▼
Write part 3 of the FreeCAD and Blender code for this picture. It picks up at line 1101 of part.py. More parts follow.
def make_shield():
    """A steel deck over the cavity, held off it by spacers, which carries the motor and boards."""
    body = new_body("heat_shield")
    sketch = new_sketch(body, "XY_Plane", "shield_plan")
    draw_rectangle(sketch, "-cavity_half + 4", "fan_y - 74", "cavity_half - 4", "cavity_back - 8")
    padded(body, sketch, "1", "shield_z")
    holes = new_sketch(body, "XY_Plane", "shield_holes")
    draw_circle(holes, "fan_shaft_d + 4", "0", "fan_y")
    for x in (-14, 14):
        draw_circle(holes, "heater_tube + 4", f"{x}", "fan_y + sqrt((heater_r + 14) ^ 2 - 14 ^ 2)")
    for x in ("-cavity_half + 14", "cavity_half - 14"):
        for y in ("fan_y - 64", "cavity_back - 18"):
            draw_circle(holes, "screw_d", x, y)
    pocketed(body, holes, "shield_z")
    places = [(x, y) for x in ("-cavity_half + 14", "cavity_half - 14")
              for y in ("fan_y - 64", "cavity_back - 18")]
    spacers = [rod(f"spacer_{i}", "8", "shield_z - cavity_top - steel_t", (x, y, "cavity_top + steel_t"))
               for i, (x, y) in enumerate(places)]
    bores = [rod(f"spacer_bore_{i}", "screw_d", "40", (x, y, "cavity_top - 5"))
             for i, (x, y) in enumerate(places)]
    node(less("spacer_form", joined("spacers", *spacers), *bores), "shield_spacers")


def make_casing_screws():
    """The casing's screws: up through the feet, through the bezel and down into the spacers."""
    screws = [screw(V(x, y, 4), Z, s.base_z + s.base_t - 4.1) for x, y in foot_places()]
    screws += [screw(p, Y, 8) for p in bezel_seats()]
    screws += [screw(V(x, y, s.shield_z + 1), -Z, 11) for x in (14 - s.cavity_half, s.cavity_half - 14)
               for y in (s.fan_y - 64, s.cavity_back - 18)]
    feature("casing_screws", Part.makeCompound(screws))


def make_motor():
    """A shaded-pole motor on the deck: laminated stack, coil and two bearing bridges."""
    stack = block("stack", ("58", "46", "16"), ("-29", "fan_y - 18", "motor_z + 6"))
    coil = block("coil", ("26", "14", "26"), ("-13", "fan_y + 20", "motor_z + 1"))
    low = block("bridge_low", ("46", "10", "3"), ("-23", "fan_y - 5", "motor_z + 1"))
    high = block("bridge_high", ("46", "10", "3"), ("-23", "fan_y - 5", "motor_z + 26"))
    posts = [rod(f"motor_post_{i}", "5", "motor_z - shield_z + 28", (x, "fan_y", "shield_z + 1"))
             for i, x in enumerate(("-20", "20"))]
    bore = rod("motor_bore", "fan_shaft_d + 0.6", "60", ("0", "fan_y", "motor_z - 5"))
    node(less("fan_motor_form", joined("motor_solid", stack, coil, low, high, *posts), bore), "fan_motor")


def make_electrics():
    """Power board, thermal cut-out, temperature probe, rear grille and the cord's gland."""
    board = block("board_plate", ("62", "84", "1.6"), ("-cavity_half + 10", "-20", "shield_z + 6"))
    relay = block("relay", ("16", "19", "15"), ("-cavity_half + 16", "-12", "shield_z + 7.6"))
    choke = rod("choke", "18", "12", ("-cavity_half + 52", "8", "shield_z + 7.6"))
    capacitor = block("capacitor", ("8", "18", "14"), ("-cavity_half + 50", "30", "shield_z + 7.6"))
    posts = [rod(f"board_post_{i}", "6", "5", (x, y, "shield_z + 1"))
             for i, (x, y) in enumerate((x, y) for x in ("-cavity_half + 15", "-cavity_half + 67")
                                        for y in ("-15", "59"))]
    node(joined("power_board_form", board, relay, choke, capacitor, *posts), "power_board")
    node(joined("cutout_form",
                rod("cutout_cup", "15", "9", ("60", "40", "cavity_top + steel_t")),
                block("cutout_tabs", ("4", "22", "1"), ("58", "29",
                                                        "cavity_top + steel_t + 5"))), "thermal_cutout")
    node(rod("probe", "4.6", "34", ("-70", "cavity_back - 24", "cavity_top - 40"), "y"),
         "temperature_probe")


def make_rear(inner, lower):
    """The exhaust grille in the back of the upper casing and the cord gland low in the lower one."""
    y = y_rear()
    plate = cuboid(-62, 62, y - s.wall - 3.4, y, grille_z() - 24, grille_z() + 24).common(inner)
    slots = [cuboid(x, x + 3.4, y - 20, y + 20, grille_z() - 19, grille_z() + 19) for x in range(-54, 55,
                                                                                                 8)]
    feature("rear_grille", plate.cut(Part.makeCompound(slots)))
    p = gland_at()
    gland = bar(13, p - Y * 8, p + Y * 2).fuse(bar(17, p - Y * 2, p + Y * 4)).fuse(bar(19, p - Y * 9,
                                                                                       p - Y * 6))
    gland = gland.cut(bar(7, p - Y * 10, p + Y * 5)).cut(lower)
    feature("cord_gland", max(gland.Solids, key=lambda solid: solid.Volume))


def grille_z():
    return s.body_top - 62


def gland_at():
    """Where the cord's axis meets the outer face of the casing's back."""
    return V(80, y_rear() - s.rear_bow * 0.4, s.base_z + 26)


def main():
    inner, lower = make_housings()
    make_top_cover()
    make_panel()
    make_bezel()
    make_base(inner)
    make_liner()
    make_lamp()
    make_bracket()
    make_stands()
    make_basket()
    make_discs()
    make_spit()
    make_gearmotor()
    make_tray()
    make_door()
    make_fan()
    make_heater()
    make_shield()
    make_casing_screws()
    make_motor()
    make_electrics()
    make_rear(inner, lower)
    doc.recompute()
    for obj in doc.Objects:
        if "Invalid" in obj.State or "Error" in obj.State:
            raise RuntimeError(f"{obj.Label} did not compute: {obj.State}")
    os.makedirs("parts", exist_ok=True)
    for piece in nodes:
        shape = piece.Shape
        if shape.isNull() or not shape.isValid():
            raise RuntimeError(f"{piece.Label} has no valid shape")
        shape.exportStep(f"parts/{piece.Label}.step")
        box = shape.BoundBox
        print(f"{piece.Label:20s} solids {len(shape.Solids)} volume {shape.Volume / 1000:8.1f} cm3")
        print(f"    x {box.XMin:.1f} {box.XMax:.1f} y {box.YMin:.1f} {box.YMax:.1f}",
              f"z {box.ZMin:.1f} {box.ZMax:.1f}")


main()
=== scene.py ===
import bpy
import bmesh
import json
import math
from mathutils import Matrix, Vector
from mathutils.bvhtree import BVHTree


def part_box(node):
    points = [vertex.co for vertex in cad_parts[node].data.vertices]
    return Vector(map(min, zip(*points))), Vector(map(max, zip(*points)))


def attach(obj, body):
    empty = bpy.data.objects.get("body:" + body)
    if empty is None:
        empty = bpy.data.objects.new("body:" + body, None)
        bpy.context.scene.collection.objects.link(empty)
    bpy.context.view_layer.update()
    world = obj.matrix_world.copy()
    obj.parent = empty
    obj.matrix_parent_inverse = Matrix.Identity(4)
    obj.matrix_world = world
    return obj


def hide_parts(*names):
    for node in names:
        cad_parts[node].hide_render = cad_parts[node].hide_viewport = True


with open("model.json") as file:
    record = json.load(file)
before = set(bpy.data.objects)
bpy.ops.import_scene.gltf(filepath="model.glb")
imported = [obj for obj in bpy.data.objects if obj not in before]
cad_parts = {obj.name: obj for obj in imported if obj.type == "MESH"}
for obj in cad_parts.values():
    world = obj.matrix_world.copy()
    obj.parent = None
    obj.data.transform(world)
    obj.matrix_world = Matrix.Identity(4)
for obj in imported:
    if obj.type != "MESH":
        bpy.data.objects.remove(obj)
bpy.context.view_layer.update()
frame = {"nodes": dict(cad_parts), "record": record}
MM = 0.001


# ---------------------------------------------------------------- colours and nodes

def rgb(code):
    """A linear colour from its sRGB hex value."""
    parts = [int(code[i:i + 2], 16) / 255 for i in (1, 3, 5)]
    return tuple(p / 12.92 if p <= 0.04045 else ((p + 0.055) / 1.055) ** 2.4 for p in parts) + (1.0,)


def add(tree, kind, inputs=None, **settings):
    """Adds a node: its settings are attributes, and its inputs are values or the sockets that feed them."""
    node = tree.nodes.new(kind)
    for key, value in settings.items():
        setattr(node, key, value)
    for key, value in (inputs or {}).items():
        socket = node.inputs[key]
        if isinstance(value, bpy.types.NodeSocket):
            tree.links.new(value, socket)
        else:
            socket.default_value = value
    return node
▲
Repeat word for word the lines from the line containing "box = shape.BoundBox" to the line containing "obj.matrix_parent_inverse = Matrix.Identity(4)", both lines included; nothing else should appear.

| Task output |
        box = shape.BoundBox
        print(f"{piece.Label:20s} solids {len(shape.Solids)} volume {shape.Volume / 1000:8.1f} cm3")
        print(f"    x {box.XMin:.1f} {box.XMax:.1f} y {box.YMin:.1f} {box.YMax:.1f}",
              f"z {box.ZMin:.1f} {box.ZMax:.1f}")


main()
=== scene.py ===
import bpy
import bmesh
import json
import math
from mathutils import Matrix, Vector
from mathutils.bvhtree import BVHTree


def part_box(node):
    points = [vertex.co for vertex in cad_parts[node].data.vertices]
    return Vector(map(min, zip(*points))), Vector(map(max, zip(*points)))


def attach(obj, body):
    empty = bpy.data.objects.get("body:" + body)
    if empty is None:
        empty = bpy.data.objects.new("body:" + body, None)
        bpy.context.scene.collection.objects.link(empty)
    bpy.context.view_layer.update()
    world = obj.matrix_world.copy()
    obj.parent = empty
    obj.matrix_parent_inverse = Matrix.Identity(4)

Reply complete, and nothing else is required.